Today, he writes software programmes and articles on his computer -- and, occasionally, takes the cudgel in his fellow inmates's defence. When an article in the Indian Express recently accused some of the current inmates of blocking admission to more needy others, Anil Kumar had written back.
'The greatest attribute of the PRC is its ability to provide mental and psychological
support to its inmates,' he wrote in the Express, 'The unstinting institutional help is the umbilical cord that sustain them, the lifeline that has helped them manfully face the challenges of life in a wheelchair.'
Even after the initial treatment, the invalids require lifelong medical care to prevent urinary tract infections, bedsores and pneumonia -- all of which, for paraplegics, is life-threatening. Urinary infections, in most cases, would lead to kidney failure, bedsores to septicemia and even a common cold, if not cared for properly, to pneumonia and death.
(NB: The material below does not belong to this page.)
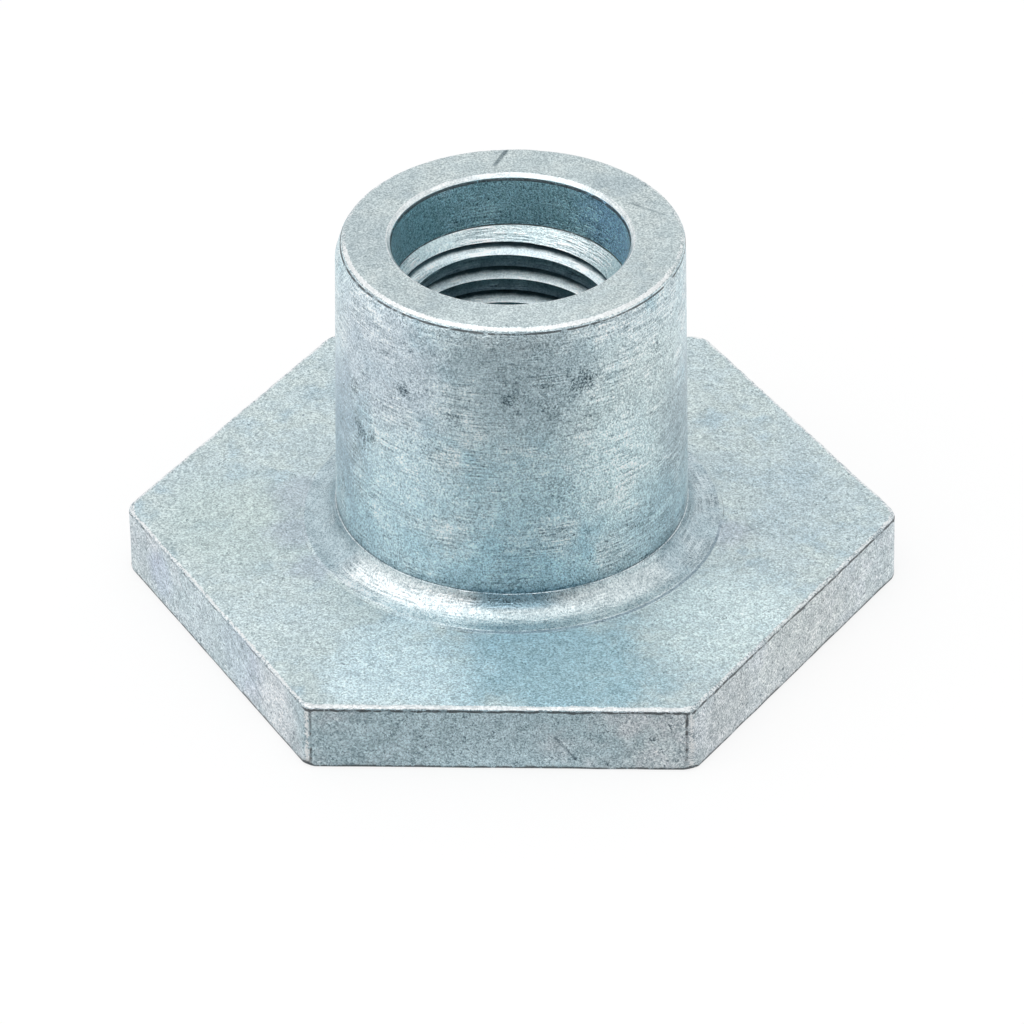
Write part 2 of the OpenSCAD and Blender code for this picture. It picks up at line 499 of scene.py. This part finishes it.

'The disability pension one gets is insufficient to employ even one attendant with reasonable degree of earnestness and then make a living out of the balance,' he pointed out.
Like Anil, many other inmates's families are dependant on the money they send
home. Moving out would mean an end to this.
"But do the parents have any moral right to depend on their invalid children?"
Anil thought for a moment. "No self-respecting parent would ask for money, but a self-respecting son would definitely give without being asked," he said. "Let us face facts. Most of us joined the army not because of any patriotic motives, but because we needed to make a living. And our families do need the money we make."
Further, none of the inmates are confident they can make a living outside. Most of them are uneducated and are not trained in any vocation -- the work in the sheltered workshop on the campus where they assemble electronic connectors, they feel, wouldn't fetch them a job elsewhere.
"If the authorities want rehabilitation, they should start the process at the military hospital itself. Normally, a paraplegic
is there for two years -- till he reaches the finality of treatment -- and that is ample time to teach him a vocation," Anil says. "Also once you are used to the atmosphere here, it is difficult to go back and adjust to the world."
The authorities, meanwhile, are identifying the inmates who, in their opinion, would be able to survive outside.